Edited: 12 May 2012, 9:51 p.m.

@dieter,

maybe you consider this post from marcus: Re: HP-67 and TI SR-52 compared

so a single digit becomes a label, two digits becomes an address, if followed by a non digit entry. so we get 5 possibillities:

DSZ 0		; go to label 0, create no error
DSZ 9 ; go to label 9, create error if not exist (unknown)
DSZ 99 ; go to line 99, create error if not exist
DSZ 999 ; go to line 999, create error if not exist
DSZ X ; go to label X, create error if not exist


Edited: 13 May 2012, 8:03 a.m.

Hi Nina,

Quote:
maybe you consider this post from marcus: Re: HP-67 and TI SR-52 compared so a single digit becomes a label, two digits becomes an address, if followed by a non digit entry.

Yes, that's exactly how I think it works. But this does not quite match what you wrote: ;-)
Quote:
DSZ 0		; go to label 0, create no error
DSZ 9 ; go to label 9, create error if not exist (unknown)

The labels are not named 0, 1, 2, ... 9 but 0', 1', 2' etc. Yes, the number keys can be used for labels, but they have to be entered with a preceding "2nd". This makes the difference between numbers and labels. So the stored code for label 1 is not 01, but 87 (key in row 8, column 7 = shifted column 2). This way the calculator can distinguish between a number 1 (code 01) and label 1' (code 87).

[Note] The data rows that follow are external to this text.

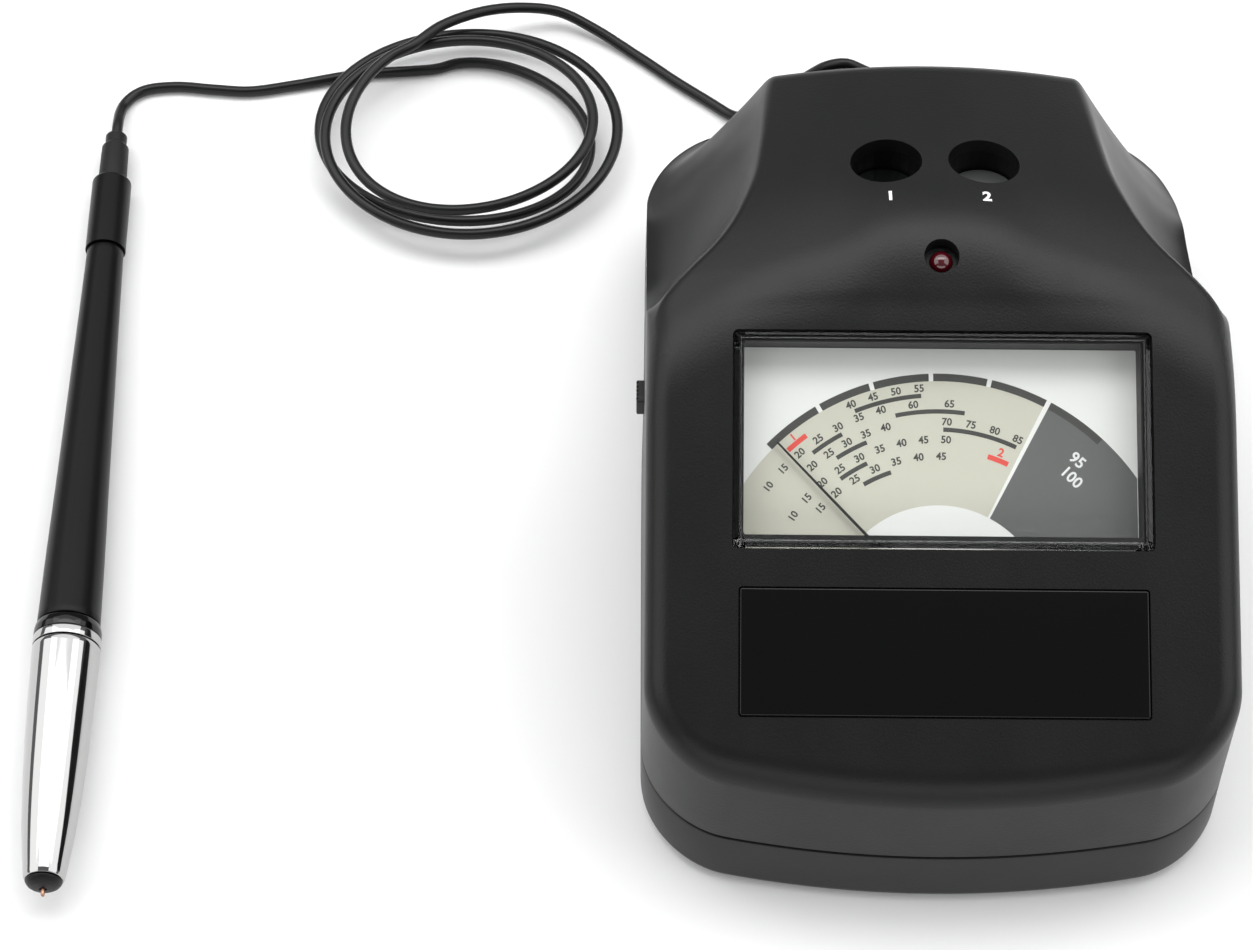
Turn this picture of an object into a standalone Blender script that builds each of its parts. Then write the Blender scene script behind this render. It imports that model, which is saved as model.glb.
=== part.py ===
"""Bench gem tester: a console with an analogue meter, and a pen probe on a thin lead.

Every size below is in millimetres and is turned into metres where a mesh is made.
The console has its own frame: x = 0 on its mid plane, y = 0 at the front edge of the
base, z = 0 on the table. The probe lies to the left of it, tip to the front.
"""

import math

import bmesh
import bpy
import numpy as np
from mathutils import Matrix, Vector

MM = 0.001
GAP = 0.3               # air between neighbouring pieces
WALL = 2.2              # skin of both housings

# Console shell
HALF_WIDTH = 50.0       # where the side walls meet the top
LENGTH = 152.0
FRONT_Y = 4.1           # the front wall's top edge, set back by its lean
PANEL_SLOPE = 22.05     # degrees
PANEL_FRONT_Z = 29.8    # the panel's plane carried on to y = 0
FRONT_BOW = 7.0         # how far the front's corners stand back
FRONT_RADIUS = 14.0
REAR_RADIUS = 20.0
EDGE_FILLET = 4.5
FRONT_LEAN = 0.151      # run over rise
SIDE_LEAN = 0.012
REAR_LEAN = 0.05
PARTING_Z = 13.2
PARTING_GAP = 0.4
HOOD_Y = 89.0           # top of the arch on the panel
HOOD_Z = 66.0
HOOD_FALL = 0.262       # the hood's slope to the rear
HOOD_BEND = 22.4        # run behind the arch over which the hood's slope grows
REAR_EDGE_RUN = 13.0    # from the rear edge to the end
REAR_EDGE_Z = 58.5
REAR_DROP = 40.0        # height that the rear wall falls through to the base

# Base
FOOT_STAND = 1.4        # the base's underside over the table
FLOOR = 2.4
FOOT_RADIUS = 4.5
FOOT_SEAT = 0.7
FEET = ((41.0, 29.0), (36.0, LENGTH - 24.0))
SCREW_POINTS = ((42.0, 18.5), (34.0, LENGTH - 11.0))
SCREW_HEAD_RADIUS = 2.6
SCREW_HEAD_HEIGHT = 1.7
SCREW_SHANK_RADIUS = 1.4
SCREW_LENGTH = 20.0
SCREW_SEAT_Z = 5.0
BOSS_WALL = 1.2

# Batteries
CELL_RADIUS = 7.2
CELL_BODY = 49.2
CELL_BUTTON = 1.0
CELL_COUNT = 4
CELL_PITCH = 15.0
BAY_FRONT_Y = 38.0
BAY_WALL = 1.5
CONTACT_PLATE = 0.5
CONTACT_SPRING = 1.9
DOOR_THICKNESS = 1.3
DOOR_TONGUE = 1.3
DOOR_TONGUE_THICKNESS = 0.5

# Meter, in the panel's own frame: x across, y up the slope, z out of the panel
WINDOW_Y = 60.17
WINDOW_WIDTH = 70.2
WINDOW_HEIGHT = 36.8
WINDOW_TOP = 0.4
WINDOW_THICKNESS = 1.6
WINDOW_SKIRT = 1.4
WINDOW_BEVEL = 1.2
CASE_WIDTH = 73.2
CASE_TOP_Y = 19.9
CASE_BOTTOM_Y = -45.5
CASE_WALL = 1.4
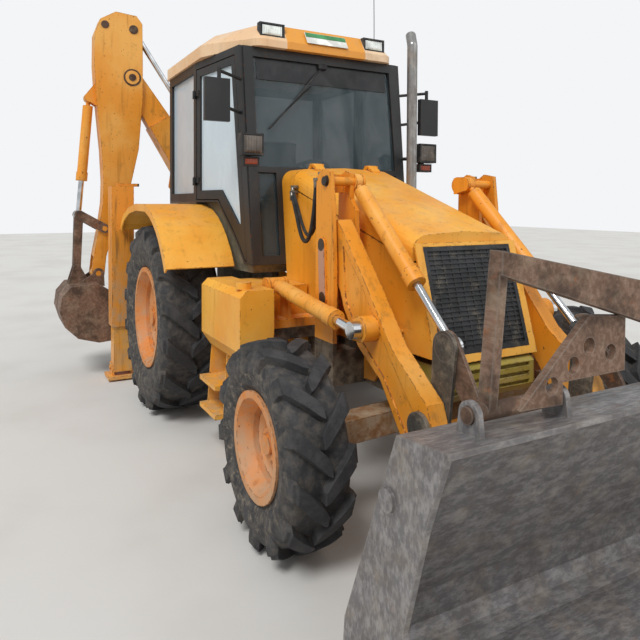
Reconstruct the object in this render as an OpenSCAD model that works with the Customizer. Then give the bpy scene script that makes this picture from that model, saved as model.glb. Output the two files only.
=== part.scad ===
// Backhoe loader: X runs forward from the rear axle, Y to the driver's left, Z up from the ground.
// Millimetres. The digging arm is parked: shifted to the left and swung out to the right.

/* [Wheels] */
// Distance between the axles
wheelbase = 2170; // [2140:10:2200]
// Rear tyre across its lugs
rear_tyre_d = 1420; // [1390:10:1440]
// Rear tyre width
rear_tyre_w = 450; // [400:10:460]
// Rear rim across its flange
rear_rim_d = 760; // [700:10:800]
// Outer face of the rear tyres from the middle
rear_outer_y = 1170; // [1165:5:1185]
// Front tyre across its lugs
front_tyre_d = 960; // [930:10:970]
// Front tyre width
front_tyre_w = 310; // [280:10:315]
// Front rim across its flange
front_rim_d = 500; // [460:10:540]
// Outer face of the front tyres from the middle
front_outer_y = 1150; // [1145:5:1170]
// Height of a lug over the tyre's casing
lug_h = 38; // [25:1:45]
// Lugs on each side of a rear tyre
rear_lugs = 14; // [12:1:16]
// Lugs on each side of a front tyre
front_lugs = 11; // [10:1:14]

/* [Chassis] */
// Outer face of the frame rails from the middle
rail_y = 390; // [380:5:400]
// Thickness of a frame rail
rail_t = 40; // [25:5:60]
// Underside of the frame rails
rail_z = 620; // [600:10:640]
// Height of the frame rails
rail_h = 220; // [200:10:240]
// Thickness of the loader tower plates
tower_t = 24; // [16:2:26]
// Outer face of the fuel tank from the middle
tank_y = 950; // [850:10:970]
// Length of the fuel tank
tank_l = 700; // [600:10:720]

/* [Engine hood] */
// Rear edge of the hood
hood_rear_x = 1075; // [1060:5:1090]
// Front edge of the hood's top
hood_front_x = 2290; // [2250:10:2310]
// Half width of the hood at its rear
hood_rear_y = 396; // [385:1:400]
// Half width of the hood at its front
hood_front_y = 335; // [310:5:340]
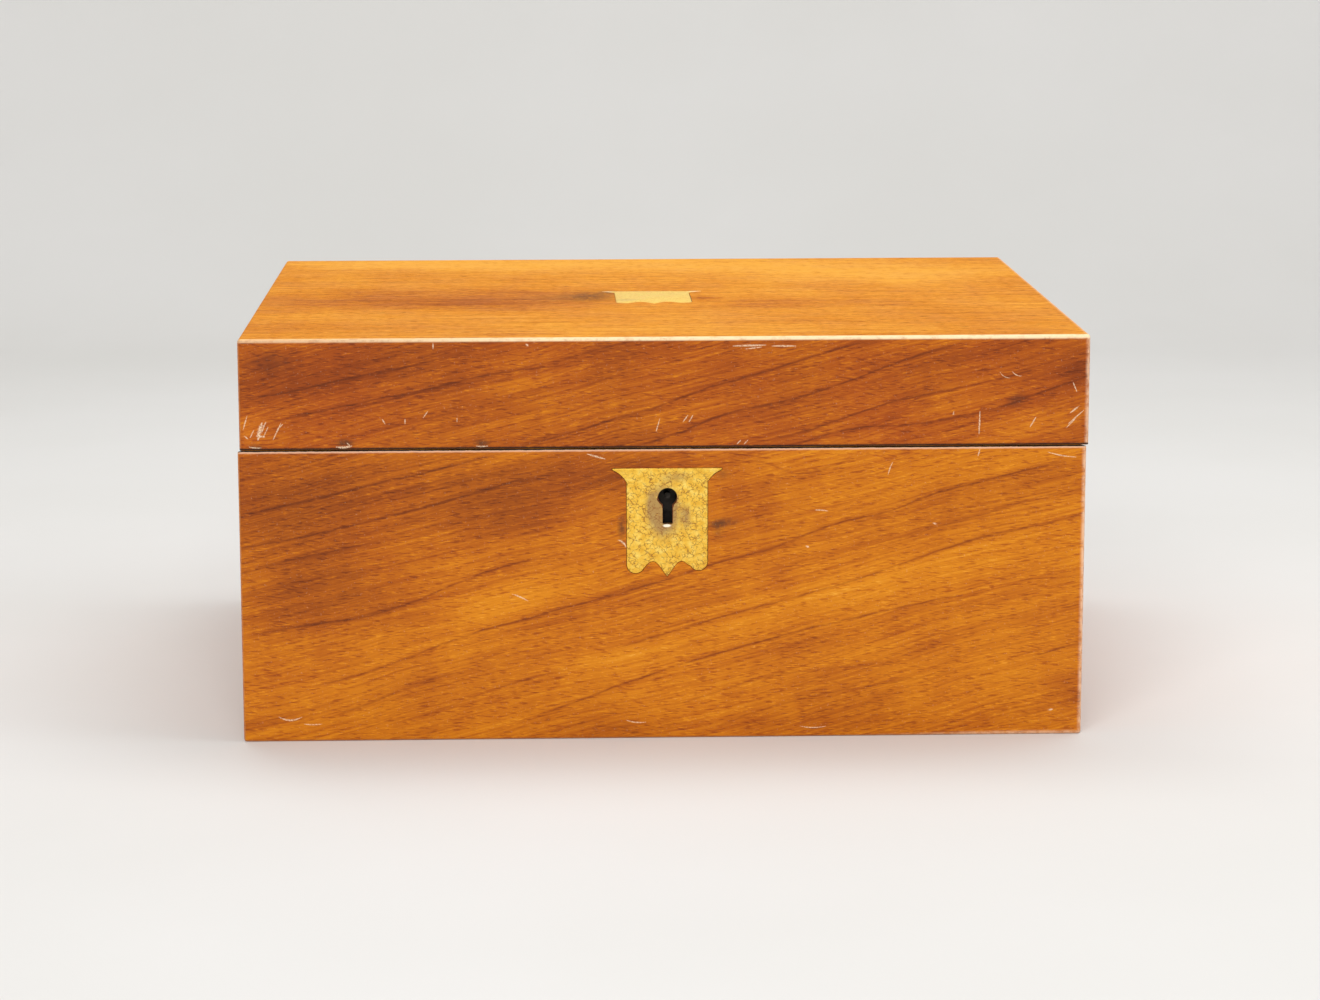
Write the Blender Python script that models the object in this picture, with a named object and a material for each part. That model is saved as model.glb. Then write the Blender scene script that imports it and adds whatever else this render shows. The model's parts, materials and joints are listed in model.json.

To make things clear, first let's take a look at the way it usually works. Let's assume the SR-52 comes along the code sequence 58 97. This in unambiguous:

   58  => DSZ command.
Decrement R00 and, if not zero, branch to the target that follows.
97 => code > 09, so this is a label. Jump to label "LST".
That was easy. Another possible case: 58 01 07 05
   58  => DSZ command.
Decrement R00 and, if not zero, branch to the target that follows.
01 => code in the range 00 to 09 => must be part of a line number.
Next code will be the second digit of line # 1xx.
07 => code in the range 00 to 09 => second digit.
Next code will be the third digit of line # 17x.
05 => code in the range 00 to 09 => third digit.
Now jump to line # 175.
And now for the essential point: Consider the code sequence 58 01 50 02. What will the SR-52 do now?
   58  => DSZ command.
Decrement R00 and, if not zero, branch to the target that follows.
01 => code in the range 00 to 09 => must be part of a line number.
Next code will be the second digit of line # 1xx.
50 => oops... that's not within 00...09. So there is no three-digit
line number in the three steps following the DSZ command.
What will happen in this case?

In the message you linked Marcus says:
Quote:
If the command (SBR, GTO, if ...) is followed by a digit, two more digits are read and interpreted as an absolute address.

Fine. But what happens if the first code after DSZ (or SBR or GTO) is a digit 01...09, but the next one or two are not?

So my question is: how does the SR-52 react if, after the DSZ command, the first code that follows is within 01...09 (=> no label, must be part of a three-digit line number), but the second and/or third code is > 09, so that there are no three valid codes 01...09 that can form a three-digit line number

Final question:

Quote:
DSZ 99		; go to line 99, create error if not exist

Is it really possible to enter line numbers with just two digits? If so, what happens if the two digits are, say, 1 and 2? How does the calculator know it has to branch to line 12 and not 123 or 129 or whatever code follows next?

Dieter

hi dieter,

i don't have a sr-52. my assumption depends on the post from marcus and of the 52-notes and the ti ppc notes.

when a single number is interpreted as label and the label exist (and is possible) branching takes place.

0 ... 9 is not a valid label as you stated. but what happens with that jump target? with 0 the jump is omitted.

maybe the target 0 is a special case, maybe the 1 ... 9 are as well, but i don't know.

I assume that the SR-52 simply stops parsing when an invalid code is found and continues execution. I need to power up my 52 to make sure.

My vague recollection was that it stops parsing, but that it uses the digits it has already collected (right-justified) as the branch address. I could easily be mistaken, though.

I know that the 59 does allow shorthand addressing in manual mode. I'm not aware of such a feature on the 52 but I may be mistaken.

It also packs the last two digits of a three digit address in one program step. But the SR52 didn't.

Yep, the TI58/59 does that, but only if the program step right after GTO, SBR or any other 'jump to' instruction contains a '0x' (X= 0 to 9). The other step may be of any value.

I also have a TI66, have not tested it for that yet.

Edited: 15 May 2012, 7:54 p.m.

Well, if the first step of the branch address isn't 0X, then it's a branch for a label, and thus there is no more step to add for the address.
That's how it tells the difference between label and numeric addressing.